Discussion in 'Raising Baby Chicks' started by windtryst, May 15, 2009.

  1. windtryst

    windtryst Songster

    May 4, 2008
    All that talk about seperating broody hens from the rest of the flock...I figured back in the old days hens just had chicks where the barn, hayloft, under a I just let mine be. Glimmer & Glimmer the look alike Banty Cochins were broody together. Glimmer had one baby Easter weekend, and the other Glimmer had 4 hatch Mothers Day weekend. They co-parent and get along fine. The chicks go to either hen and everyone is happy:)
    The moms keep the other 5 hens in their place, they know not to mess with the babies!
    A happy coop:) Soooo much easier for me!
  2. fshinggrl

    fshinggrl Songster

    May 1, 2009
    the edge of insanity
    Love it! [​IMG]
  3. astylishgirl

    astylishgirl Animal Lover Supreme

    Apr 27, 2009
    Beaumont, Texas
    Now THAT is cute. I have had cats that did that before!
  4. Ridgerunner

    Ridgerunner Free Ranging

    Feb 2, 2009
    Southeast Louisiana
    The only way I would separate a broody and her chicks from the flock would be if I did not think there was enough room for the hen to protect her babies. Mama takes care of most of the integration issues and the chicks develop immunities they need. Some people have had disasters trying this, but I think that is usually due to lack of room or a poor mama.
  5. Judy

    Judy Crowing Staff Member Premium Member

    Feb 5, 2009
    South Georgia
    That's how it worked for my 3 Kraienkoppes and one lone chick. There was a main Mama and some assistants. When main Mama was killed, assistants took over.
  6. lovelychicken

    lovelychicken Songster

    May 9, 2009
    I have to say one thing when I hear, "In the old days." Yes, in the old days they just brooded wherever but not always and the outcomes didn't always go the greatest. It could go great, it could definately not. My grandfather let them hatch in incubator and also let the hen do it. He never separated the hen with chicks from the rest of flock. Over and over, either a rooster/another hen/hen herself would kill the babies. He had more than enough room and food, let them roam too. I would go out to feed or water them and find a chick that had been pecked to death and the the others trying to get to the other chicks. So, I believe its just up to the person and which method is best. Most of his flock was always road island reds or black austrolorps. Which ever way you do it, as long as your comfortable with it and the chicks are safe, IMO thats the best route.[​IMG]
  7. barbara4rb

    barbara4rb In the Brooder

    Oct 22, 2007
    Albuquerque, NM
    That's great! How big an area are the two hens and chicks in?

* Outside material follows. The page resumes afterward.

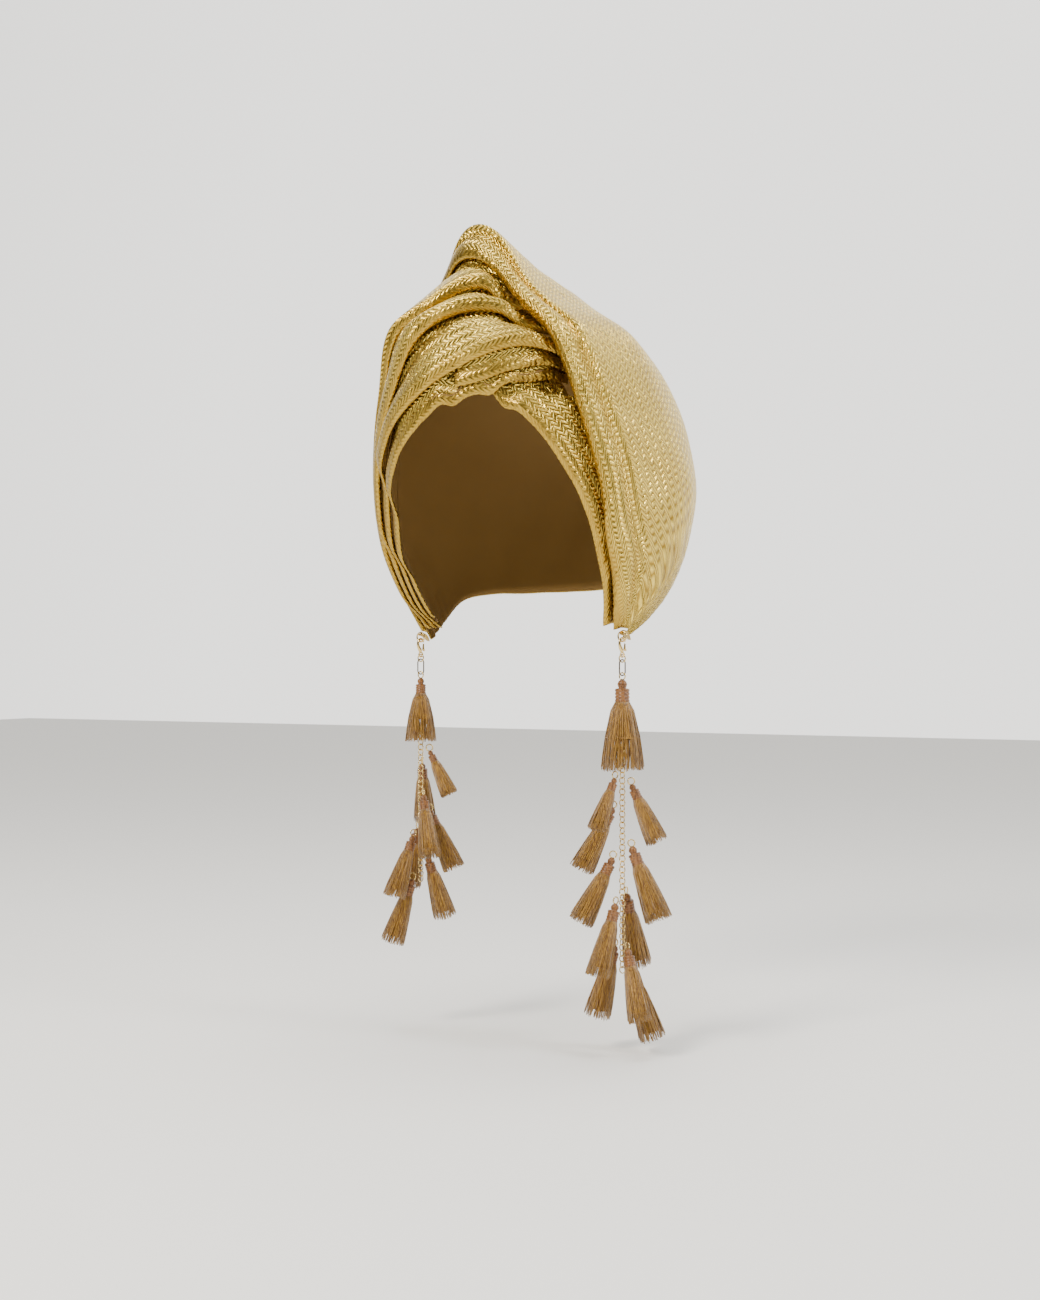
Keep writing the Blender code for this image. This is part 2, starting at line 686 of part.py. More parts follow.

    I had two hens both sit on eggs in a dog igloo. After 3 weeks of sitting, I moved the igloo into an 8'x8' pen and mommas hatched out many chicks. The 2nd day the mommas nearly killed each other.
  8. Shared Acres

    Shared Acres Songster

    Aug 10, 2008
    Northeast Fla
    Aww that's sweet!
  9. windtryst

    windtryst Songster

    May 4, 2008
    They are in a 16x20 run with 2 small coops
    Hard to see the one on the left, it is a rabbit hutch that I love for a Banty coop!